In chemistry class, Lewis said, as long as you follow the correct procedure, your lab works out. In real life, he said, you don’t always get the results you are looking for.

Referring to the story about Thomas Edison discovering 85 ways not to make a light bulb before he got it right, Atkins said his group had discovered several ways not to make the algae they needed, but they weren’t giving up.

While they were pleased with their first place finish, they regretted not winning the grand prize.
 
“I wish we could have had breakfast with Denis Hayes,” he said.
Yoos, the group advisor, said watching his students present their project and defend it with the judges was an incredible experience. “I couldn’t imagine a prouder moment,” he said.
 
(One of eight teams from Wapato High School, near Yakima)
 
But then he thought of another. It was the moment one of his students said, “Now I understand the need to collaborate across the disciplines.”
 
Launching pad
As part of the Imagine Tomorrow event, students were also able to tour various labs at WSU and his students were able to talk with other scientists working on algae.
 
“The other aspect that was exceptional is that this was a launching pad for them,” he said. Now, he said, his students have met other scientists working on the same issues who are willing to help them continue their research. “They are just jazzed,” he said.
 
They weren’t the only ones who were jazzed.
 
British Petroleum encouraged
 
Les Okonek, an engineer with BP Cherry Point Refinery, was having a hard time getting to all of the projects he wanted to see and discuss.  Just before the lunch break he was talking with a group of FFA students from Rosalia High School who had built a hydrogen engine from parts they’d cobbled together from old appliances and whatever they could find around the shop.
 
 
Cross-discipline collaboration was again a theme, as the group combined work in ag science, ag mechanics and ag sales to pull together their project.
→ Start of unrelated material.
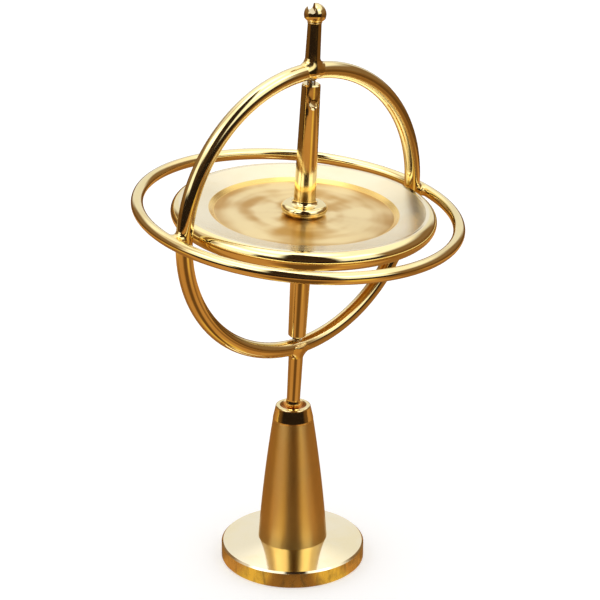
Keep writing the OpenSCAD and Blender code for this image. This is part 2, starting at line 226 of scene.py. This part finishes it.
def make_handling_haze():
    """Soft cloudy patches where polished metal has been handled, from 0 to 1."""
    group, given, result = new_group(
        "Handling haze",
        [("Point", "Vector", (0, 0, 0)), ("Size", "Float", 6), ("Amount", "Float", 0.5)],
        [("Haze", "Float", 0), ("Fine haze", "Float", 0)])
    scale = sum_of(group, "DIVIDE", 1 / MM, given["Size"])
    cloud = put(group, "ShaderNodeTexNoise", {
        "Vector": given["Point"], "Scale": scale, "Detail": 4, "Roughness": 0.55, "Distortion": 0.6})
    patches = ramp(group, cloud.outputs["Fac"], 0.40, 0.72)
    fine_scale = sum_of(group, "MULTIPLY", scale, 9)
    fine = put(group, "ShaderNodeTexNoise", {"Vector": given["Point"], "Scale": fine_scale, "Detail": 2})
    group.links.new(sum_of(group, "MULTIPLY", patches, given["Amount"]), result["Haze"])
    group.links.new(sum_of(group, "MULTIPLY", fine.outputs["Fac"], given["Amount"]), result["Fine haze"])


def make_brass_tone():
    """Brass that turns from its polished colour to its dull one with the haze."""
    group, given, result = new_group(
        "Brass tone",
        [("Polished", "Color", (0.88, 0.59, 0.16, 1)), ("Dull", "Color", (0.74, 0.42, 0.11, 1)),
         ("Haze", "Float", 0)],
        [("Colour", "Color", (0.88, 0.59, 0.16, 1))])
    group.links.new(blend_colour(group, given["Haze"], given["Polished"], given["Dull"]), result["Colour"])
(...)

Their engine was burning hydrogen, they’d proven that, but they needed help getting to the next level.
“I’ll come back and talk with you guys later, because you are right on the mark here,” Okonek told the students.
 
(The Rosalia students earned second place in the technology
challenge.)
 
Okonek, a judge for the competition, said he was encouraged by what he was seeing. “When I see the minority students and the young ladies involved (in the competition), that is particularly exciting,” he said.

Leaving for lunch, he pointed toward a project that replaced diesel fuel in a school bus with a vegetable oil-based alternative fuel. The group from Camas High School showed that emissions could be reduced by as much as 82 percent.

“This is fascinating for a bunch of 14-year-olds to come up with this,” he said. “Why doesn’t BP come up with this, at least in the short term?”
“Diesel Secret Energy: Bus Biodiesel” earned third place in the design challenge.

Event co-chair Grant Norton, associate dean in the WSU College of Engineering and Architecture, said the event exceeded his wildest expectations. “The thing that made it a success was the phenomenal projects by the students,” he said.

Co-chair Jill Watz, director of Climate Change Initiative for Vulcan Inc., agreed. “I thought it went spectacularly,” she said. “They thought through their projects and came prepared.”